My best to you and your wife!
Barbara
Ken
May 25, 2018 @ 2:58 pm
Thanks, Barbara! Writing this piece, it seemed like we were living this only a short time ago. Lots of milestones for sure.
Ryan Peterson
May 25, 2018 @ 1:22 pm
Loved reading this and can’t wait to share with my wife! Thanks Mr. Oder
Ken
May 25, 2018 @ 2:19 pm
Thanks, Ryan! Glad you enjoyed it.
Carrie Hausman
May 25, 2018 @ 12:32 pm
Dear Mr. Oder,
What a genuinely remarkable personal story for you to share with us!

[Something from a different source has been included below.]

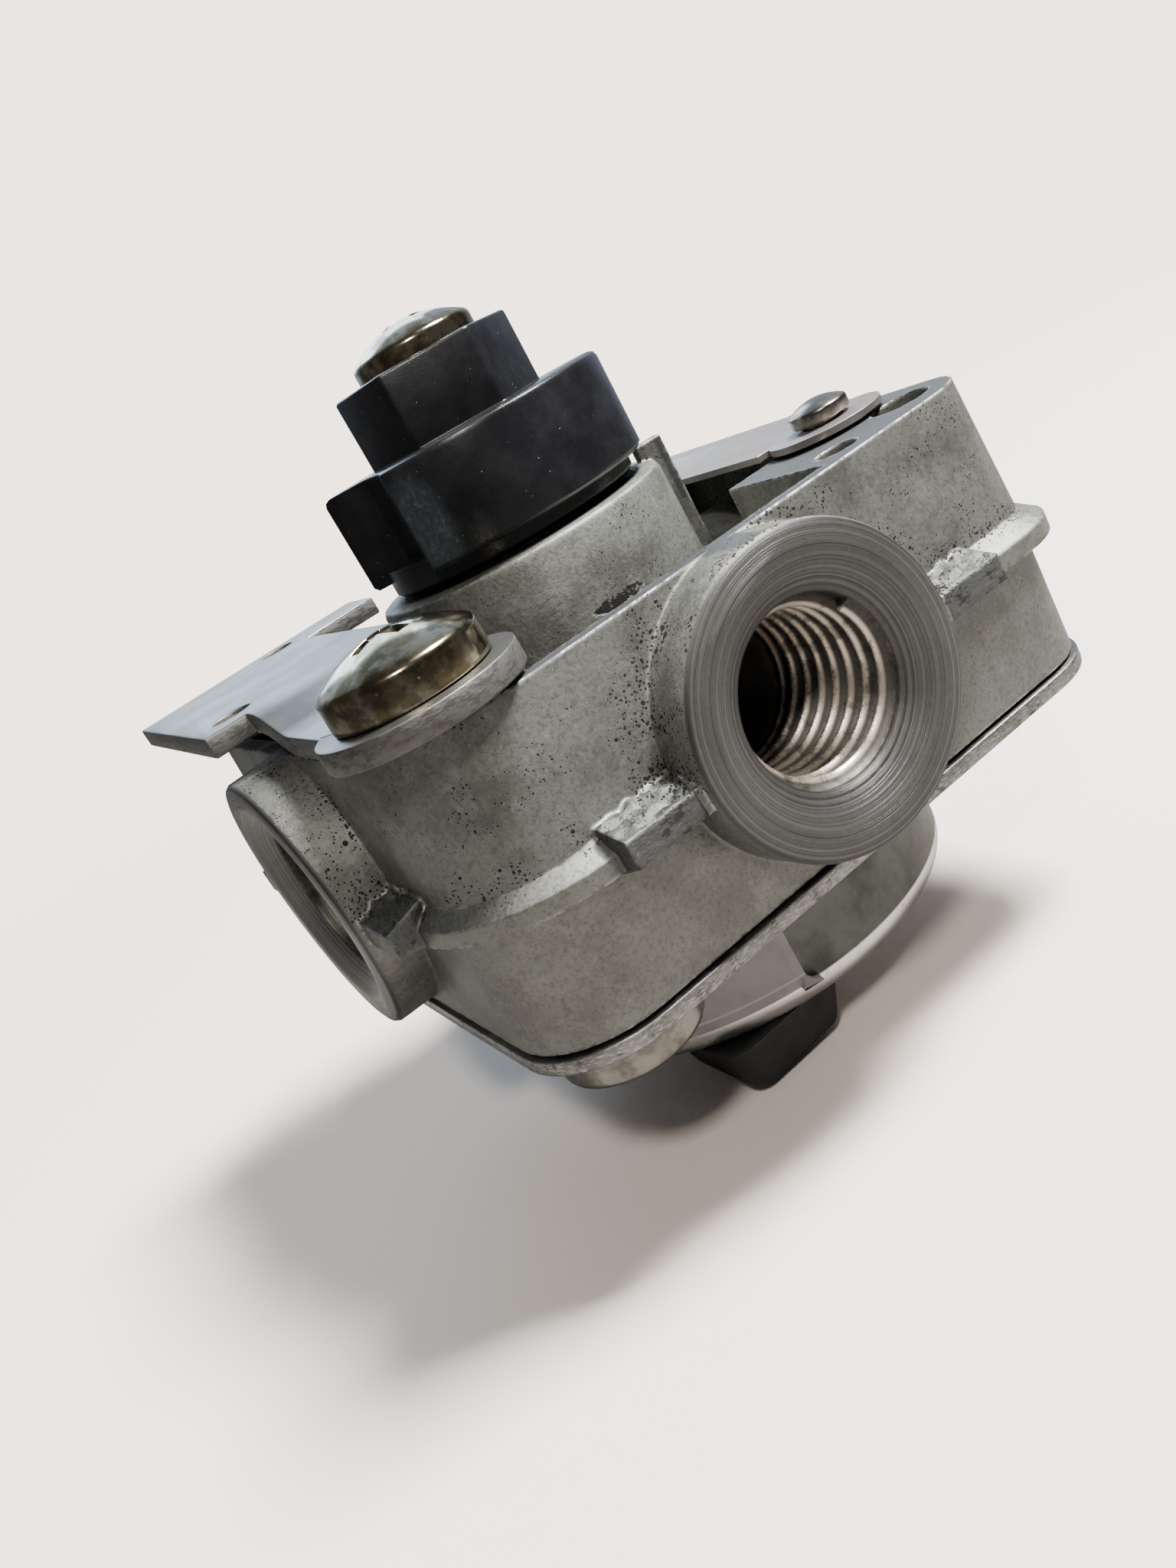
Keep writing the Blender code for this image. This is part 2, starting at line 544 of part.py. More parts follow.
# Switch bracket: sheet with a lobe under its screw, a ramp and a raised plate behind it
edge_left = -half + NECK_LEFT
edge_right = -NECK_R - HUB_CLEAR
straight = -BRACKET_AT - edge_left
lobe_r = straight + LOBE_BULGE
lobe = arc(-BRACKET_AT, -BRACKET_AT, lobe_r, 180 + math.degrees(math.acos(straight / lobe_r)), 405, 16)
low_poly = [(edge_left, RAMP_START)] + lobe + [(edge_right, RAMP_START)]
ramp_poly = [(edge_left, RAMP_START), (edge_right, RAMP_START), (edge_right, RAMP_END),
             (edge_left, RAMP_END)]
up_poly = [(edge_left, RAMP_END), (edge_right, RAMP_END), (edge_right, PLATE_BACK - TOE_DEPTH),
           (TOE_X, PLATE_BACK - TOE_DEPTH), (TOE_X, PLATE_BACK), (PLATE_LEFT, PLATE_BACK),
           (PLATE_LEFT, PLATE_FRONT), (edge_left, PLATE_FRONT)]


def bent_sheet(name, polys, level, t, kind):
    """Solid sheet over polygons that share corners; level gives the lower face's height."""
    bm = bmesh.new()
    known = {}

    def corner(x, y, top):
        key = (round(x, 7), round(y, 7), top)
        if key not in known:
            known[key] = bm.verts.new((x, y, level(y) + (t if top else 0.0)))
        return known[key]

    count = {}
    for poly in polys:
        bm.faces.new([corner(x, y, True) for x, y in poly])
        bm.faces.new([corner(x, y, False) for x, y in reversed(poly)])
        for a, b in zip(poly, poly[1:] + poly[:1]):
            key = frozenset(((round(a[0], 7), round(a[1], 7)), (round(b[0], 7), round(b[1], 7))))
            count.setdefault(key, []).append((a, b))
    for pairs in count.values():
        if len(pairs) == 1:
            a, b = pairs[0]
            bm.faces.new((corner(*a, False), corner(*b, False), corner(*b, True), corner(*a, True)))
    return to_object(name, bm, kind)


def bracket_level(y):
    share = min(1.0, max(0.0, (y - RAMP_START) / (RAMP_END - RAMP_START)))
    return Z_BRACKET + RAISE * share


bracket = bent_sheet("switch_bracket", [low_poly, ramp_poly, up_poly], bracket_level, SHEET_T,
                     "plated_sheet")
combine(bracket, rod("bracket_screw_hole", M5_R + 2 * THREAD_GAP, Z_BRACKET - 0.001,
                     Z_BRACKET_TOP + 0.001, at=(-BRACKET_AT, -BRACKET_AT, 0)))
for k, step in enumerate((0, 1), 1):
    combine(bracket, rod("switch_hole_%d" % k, SWITCH_HOLE_R, Z_BRACKET + RAISE - 0.001,
                         Z_BRACKET_TOP + RAISE + 0.001,
                         at=(SWITCH_HOLE_X + step * SWITCH_PITCH_X,
                             SWITCH_HOLE_Y + step * SWITCH_PITCH_Y, 0), steps=20))
pan_screw("bracket_screw", -BRACKET_AT, -BRACKET_AT, Z_BRACKET_TOP + GAP, M5_R, BRACKET_HEAD_R, M5_HEAD_H,
          M5_LENGTH + SHEET_T, "yellow_zinc")

# Thin plate along the right side, under two small screws
side_right = half - DRAFT_TOP - SIDE_EDGE
front_lobe = arc(SIDE_SCREW_X, SIDE_SCREW_Y, SIDE_LOBE_R, 215, 350, 12)
rear_lobe = arc(SCREW_AT, SCREW_AT, SIDE_LOBE_R, 15, 165, 12)
side_line = ([(half - PAD_X + 0.0002, SIDE_SCREW_Y)] + front_lobe + [(side_right, -0.0090)]
             + [(side_right, SCREW_AT - 0.0030)] + rear_lobe
             + [(SIDE_IN_X, SCREW_AT - 0.0030), (SIDE_IN_X, -0.0070)])
side_plate = prism("side_plate", side_line, Z_TOP + GAP, Z_TOP + GAP + SIDE_T, "plated_sheet")
for where, (x, y) in SIDE_SCREWS.items():
    combine(side_plate, rod("side_plate_hole_" + where, M3_R + THREAD_GAP, Z_TOP, Z_TOP + 0.002,
                            at=(x, y, 0), steps=20))
    pan_screw("side_plate_screw_" + where, x, y, Z_TOP + 2 * GAP + SIDE_T, M3_R, M3_HEAD_R,
              M3_HEAD_H, M3_LENGTH, "bright_zinc", cross=False)

# Cover with its seal and screws
turned("cover_seal", ring_profile(SEAL_IN_R, SEAL_IN_R + SEAL_W, Z_BASE, Z_BASE + SEAL_T),
       "rubber", steps=28)
cover = prism("cover_plate", body_line(COVER_OVER, LOWER_CORNERS), Z_COVER_LOW, Z_COVER, "bright_zinc")
combine(cover, rod("drive_hole", DRIVE_HOLE_R, Z_COVER_LOW - 0.001, Z_COVER + 0.001, steps=24))
for where, (x, y) in COVER_SCREWS.items():
    combine(cover, rod("cover_plate_hole_" + where, M5_R + 2 * THREAD_GAP, Z_COVER_LOW - 0.001,
                       Z_COVER + 0.001, at=(x, y, 0)))
    pan_screw("cover_screw_" + where, x, y, Z_COVER_LOW - GAP, M5_R, M5_HEAD_R, M5_HEAD_H,
              M5_LENGTH + COVER_T, "bright_zinc", up=-1)
turned("drive_seal", ring_profile(SHAFT_R + GAP, DRIVE_HOLE_R - GAP, Z_COVER_LOW + 0.0001,
                                  Z_COVER - 0.0001), "rubber", steps=20)

# Motor can: drawn cup with a rounded lower edge, closed above by the motor plate
edge = [(CAN_R - CAN_EDGE_R + CAN_EDGE_R * math.cos(a), Z_CAN_END + CAN_EDGE_R - CAN_EDGE_R * math.sin(a))
        for a in (math.radians(90 - 90 * i / 3) for i in range(4))]
can = turned("motor_can", [(0, Z_CAN_END)] + edge + [
    (CAN_R, Z_CAN), (CAN_R - CAN_WALL, Z_CAN), (CAN_R - CAN_WALL, Z_CAN_FLOOR), (0, Z_CAN_FLOOR)],
    "bright_zinc", steps=44)
combine(can, rod("wire_hole", 0.0015, Z_CAN_END - 0.001, Z_CAN_FLOOR + 0.001,
                 at=(BLOCK_X, BLOCK_Y, 0), steps=16))
inside_r = CAN_R - CAN_WALL - GAP
z_plate_low = Z_CAN - MOTOR_PLATE_T
turned("motor_plate", ring_profile(SHAFT_R + GAP, inside_r, z_plate_low, Z_CAN), "steel", steps=28)

# Label: a bare sheet bent round the can
r0 = CAN_R + LABEL_GAP
strip = (arc(0, 0, r0 + LABEL_T, LABEL_START, LABEL_END, 24)
         + arc(0, 0, r0, LABEL_END, LABEL_START, 24))
prism("motor_label", strip, Z_CAN_END + CAN_EDGE_R + LABEL_MARGIN * 0.3, Z_CAN - LABEL_MARGIN, "label")


def gear_line(module, teeth, turn=0.0):
    """Outline of a gear wheel: teeth with sloped flanks between root and tip; turn is in teeth."""
    tip = module * (teeth / 2 + TIP_SHARE)
    root = module * (teeth / 2 - ROOT_SHARE)
    pts = []
    for i in range(teeth):
        for share, r in ((-0.30, root), (-0.12, tip), (0.12, tip), (0.30, root)):
            a = 2 * math.pi * (i + share + turn) / teeth
            pts.append((r * math.cos(a), r * math.sin(a)))
    return pts


# Reduction gear: rotor pinion, idler with its own pinion, output gear back on the plug's axis
out_module = 2 * GEAR_AXIS / (PINION_TEETH * (OUT_RATIO + 1))
in_module = 2 * GEAR_AXIS / (PINION_TEETH * (IN_RATIO + 1))
z_gear_top = z_plate_low - GAP
z_gear_low = z_gear_top - GEAR_T
z_idler_top = z_gear_low - GAP - 0.0001
z_idler_low = z_idler_top - IDLER_T
z_pole_top = z_idler_low - GAP - 0.0005
z_pole_low = z_pole_top - POLE_T
gear = prism("output_gear", gear_line(out_module, PINION_TEETH * OUT_RATIO), z_gear_low, z_gear_top, "nylon")
combine(gear, rod("output_gear_bore", SHAFT_R + GAP, z_gear_low - 0.001, z_gear_top + 0.001, steps=20))
shaft = rod("output_shaft", SHAFT_R, z_gear_low, Z_PLUG_BASE - GAP, "steel", steps=20)
tongue_low = Z_PLUG_BASE - 0.0012
combine(shaft, box("tongue_add", -TONGUE_L / 2, TONGUE_L / 2, -TONGUE_W / 2, TONGUE_W / 2,
                   tongue_low, tongue_low + 0.0012 + TONGUE_H), "UNION")
idler = prism("cluster_gear", gear_line(in_module, PINION_TEETH * IN_RATIO), z_idler_low, z_idler_top,
              "nylon", at=(0, GEAR_AXIS, 0))
combine(idler, prism("idler_pinion_add", gear_line(out_module, PINION_TEETH, 0.5), z_idler_top - 0.0003,
                     z_gear_top, at=(0, GEAR_AXIS, 0)), "UNION")
combine(idler, rod("idler_bore", POST_PIN_R + GAP, z_idler_low - 0.001, z_gear_top + 0.001,
                   at=(0, GEAR_AXIS, 0)))
rod("gear_post", POST_PIN_R, z_pole_top + GAP, z_plate_low - GAP, "steel", at=(0, GEAR_AXIS, 0))
rotor = turned("magnet_rotor", [
    (0, Z_CAN_FLOOR + GAP), (ARBOR_R, Z_CAN_FLOOR + GAP), (ARBOR_R, Z_CAN_FLOOR + 2 * GAP),
    (MAGNET_R, Z_CAN_FLOOR + 2 * GAP), (MAGNET_R, z_pole_low - GAP), (ARBOR_R, z_pole_low - GAP),
    (ARBOR_R, z_idler_low + 0.0002), (0, z_idler_low + 0.0002)], "ferrite", steps=24)
combine(rotor, prism("rotor_pinion_add", gear_line(in_module, PINION_TEETH, 0.5), z_pole_top + GAP,
                     z_gear_low - GAP), "UNION")
turned("pole_plate", ring_profile(ARBOR_R + GAP, inside_r, z_pole_low, z_pole_top), "steel", steps=28)
bob_low = Z_CAN_FLOOR + GAP
bob_top = z_pole_low - GAP
bob_out = inside_r - 0.0002
turned("coil_bobbin", [
    (BOBBIN_IN_R, bob_low), (bob_out, bob_low), (bob_out, bob_low + BOBBIN_WALL),
    (BOBBIN_IN_R + BOBBIN_WALL, bob_low + BOBBIN_WALL), (BOBBIN_IN_R + BOBBIN_WALL, bob_top - BOBBIN_WALL),
    (bob_out, bob_top - BOBBIN_WALL), (bob_out, bob_top), (BOBBIN_IN_R, bob_top)], "nylon", steps=28)
turned("coil_winding", ring_profile(BOBBIN_IN_R + BOBBIN_WALL + GAP, bob_out - 0.0006,
                                    bob_low + BOBBIN_WALL + GAP, bob_top - BOBBIN_WALL - GAP),
       "copper", steps=28)

# Terminal block under the can with two blades at its back
z_block = Z_CAN_END - GAP


def block_ring(shrink):
    pts = round_square(BLOCK_W / 2 - shrink, [BLOCK_CORNER_R] * 4, 3, half_y=BLOCK_L / 2 - shrink)
    return [(BLOCK_X + x, BLOCK_Y + y) for x, y in pts]


block = loft("terminal_housing", [
    (block_ring(BLOCK_TAPER + 0.0006), z_block - BLOCK_H), (block_ring(BLOCK_TAPER), z_block - BLOCK_H + 0.0006),
    (block_ring(0.0), z_block)], "black_plastic")
blade_z = z_block - BLOCK_H / 2
blade_y = BLOCK_Y + BLOCK_L / 2
for k, side in enumerate((-1, 1), 1):
    x = BLOCK_X + side * BLADE_W * 0.75
    combine(block, box("blade_slot_%d" % k, x - BLADE_W / 2 - GAP, x + BLADE_W / 2 + GAP,
                       blade_y - BLADE_IN - GAP, blade_y + 0.002, blade_z - BLADE_T / 2 - GAP,
                       blade_z + BLADE_T / 2 + GAP))
    box("terminal_blade_%d" % k, x - BLADE_W / 2, x + BLADE_W / 2, blade_y - BLADE_IN,
        blade_y + BLADE_OUT, blade_z - BLADE_T / 2, blade_z + BLADE_T / 2, "steel")
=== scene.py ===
import math

import bmesh
import bpy
from mathutils import Matrix, Vector


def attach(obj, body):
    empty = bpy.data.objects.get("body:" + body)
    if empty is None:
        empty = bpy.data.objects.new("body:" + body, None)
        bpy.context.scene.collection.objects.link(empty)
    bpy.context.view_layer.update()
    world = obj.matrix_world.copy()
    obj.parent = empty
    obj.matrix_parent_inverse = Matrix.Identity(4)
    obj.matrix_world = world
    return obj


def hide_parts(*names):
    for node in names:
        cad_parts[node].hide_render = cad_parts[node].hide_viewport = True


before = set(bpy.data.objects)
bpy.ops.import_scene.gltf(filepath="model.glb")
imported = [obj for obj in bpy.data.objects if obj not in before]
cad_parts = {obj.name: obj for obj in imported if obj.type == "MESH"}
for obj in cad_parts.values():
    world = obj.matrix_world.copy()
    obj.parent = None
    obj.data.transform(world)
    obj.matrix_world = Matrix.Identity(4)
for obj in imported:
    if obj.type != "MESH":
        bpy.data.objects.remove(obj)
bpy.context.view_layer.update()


# Housing
# One zinc die casting: a square box with a recess behind its thin rim, a round neck for the stem,
# three threaded port bosses and the parting flange with its gate tabs. The faces that seal are turned.
FOOT = -0.0104
RIM = 0.0104
WALL = 0.0250           # half of the box's width at the foot
WALL_MID = 0.02486      # half width just above the flange
WALL_TOP = 0.0243       # half width at the rim, after the draft
LOWER_TOP, UPPER_FOOT = -0.0011, -0.0015    # the two boxes overlap inside the flange
LOWER_CORNERS = (0.0070, 0.0070, 0.0070, 0.0056)   # rear right, rear left, front left, front right
FLANGE_CORNERS = (0.0081, 0.0081, 0.0106, 0.0054)
UPPER_CORNERS = (0.0070, 0.0070, 0.0088, 0.0046)
FLANGE = 0.0261
FLANGE_LOW, FLANGE_HIGH, SLOPE_HIGH = -0.0018, -0.0006, 0.0005
RIM_WALL = 0.0013
RECESS_FLOOR = -0.0054
RECESS_X, RECESS_Y = 0.0105, -0.0122        # the front right corner stays solid beyond these
TOOL_LOW, TOOL_HIGH = -0.012, 0.020         # cutting tools reach past the foot and the rim
NECK_R, NECK_TOP = 0.01185, 0.0143
LUG_ANGLE = -18.0       # degrees round the neck
TAB_NEAR, TAB_FAR = 0.00955, 0.01625        # a gate tab's ends beside its port
TAB_ROOT, TAB_TIP, TAB_LOW, TAB_HIGH = 0.0241, 0.0278, -0.0024, 0.0012
PORT_R, PORT_FACE = 0.01035, 0.0284
SINK_R, SINK_DEPTH = 0.0083, 0.0012
THREAD_R, THREAD_CORE_R, THREAD_END = 0.0060, 0.0052, 0.0156
PITCH, TURNS = 0.0015, 6.55
DUCT_R, DUCT_WALL_R = 0.0029, 0.0076
CHAMBER_R = 0.0090
POST_R, POST_AT = 0.0056, 0.0184
BRACKET_AT = 0.0193
SIDE_SCREW = (0.0186, -0.0146)
TAP_R, CLEAR_R = 0.0026, 0.0029             # the large screws' tapped and clearance holes
SMALL_TAP_R = 0.0016
PORTS = {"front": -90.0, "left": 180.0, "right": 0.0}


def start_clean():
    """Leave edit mode with nothing selected."""
    if bpy.context.object and bpy.context.object.mode != "OBJECT":
        bpy.ops.object.mode_set(mode="OBJECT")
    bpy.ops.object.select_all(action="DESELECT")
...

I’m not much of a romantic (perhaps too pragmatic and wounded once too often;)) BUT, the tale of you and your beautiful wife caused even my jaded eyes to well up.
Thank you for sharing…
Sincerely.
Carrie Hausman
Ken
May 25, 2018 @ 2:18 pm
Thank you, Carrie! I’m glad our story moved you. It was a fun and magical time for us, and I enjoyed having a reason to bring it back to life.
Betty Lou McClanahan Hill
May 25, 2018 @ 12:19 pm
What a wonderful story!! I giggled out loud several times!! True love that lasts is a wonderful gift and you two have certainly had that!! Congratulations ? and I wish many more anniversaries for you and your “pixie smiled” wife!!
Ken
May 25, 2018 @ 2:15 pm
Thanks, Betty Lou! I got real lucky on that blind date. This one was fun to write.
Kathleen Gardiner
May 25, 2018 @ 12:14 pm
Awesome story! Congratulations!
Ken
May 25, 2018 @ 2:10 pm
Thanks, Kathleen!
Carla Conrad
May 25, 2018 @ 12:14 pm
What a love story. Congratulations to you both. The value of some things are beyond price, the stamp collection that fetched enough to buy the ring of a lifetime and the ring that promised all the years of happiness with many more to come.
Ken
May 25, 2018 @ 2:09 pm
Thanks, Carla. Your comment captures the essence of our story.
Cathy Ude
May 25, 2018 @ 11:35 am
Love love love this!!!!
Ken
May 25, 2018 @ 2:07 pm
Thanks, Cathy!
Lucy Brown
May 25, 2018 @ 11:33 am
Grand story!!! Congratulations.….….….love, well done!
Ken
May 25, 2018 @ 2:06 pm
Thanks, Lucy! All in all, a pretty successful blind date.
Kate Schoenherr
May 25, 2018 @ 11:33 am
What a great story! I loved it. Thank you for sharing.
Ken
May 25, 2018 @ 2:05 pm
Thanks, Kate! It was fun to write.
Dixie
May 25, 2018 @ 11:31 am
Love it. The memories of that time are worth much more than the stamp collection. The ring is a bonus!
Ken
May 25, 2018 @ 2:05 pm
Thanks, Dixie! You’re right about that.
Janet Graham
May 25, 2018 @ 11:23 am
Too cute and too romantic! Blessings to all of you!
Ken
May 25, 2018 @ 2:04 pm
Thanks, Janet!
Chad Redick
May 25, 2018 @ 11:15 am
Great story Ken. Trip down memory lane with road trips to Mary Baldwin. Mary Washington. Radford. Randy Mac. Sweet Briar. Good lord my 62 Valient got a lot of miles.
Ken
May 25, 2018 @ 2:03 pm
Thanks, Chad! I remember your Valient. I made those trips in a Dodge Lancer with a gash in the front bumper where I ran through a fence post on a rainy night. Those were fun days!
GA
May 25, 2018 @ 11:13 am
Great story and presentation Kenny!
Ken
May 25, 2018 @ 2:01 pm
Thanks, GA! Scored some points with my blind date on this one.
Dan Hunt
May 25, 2018 @ 11:09 am
Congrats Ken and Blind Date! A fabulous story!
Ken
May 25, 2018 @ 2:00 pm
Thanks, Dan! It was fun to write. More fun to live it.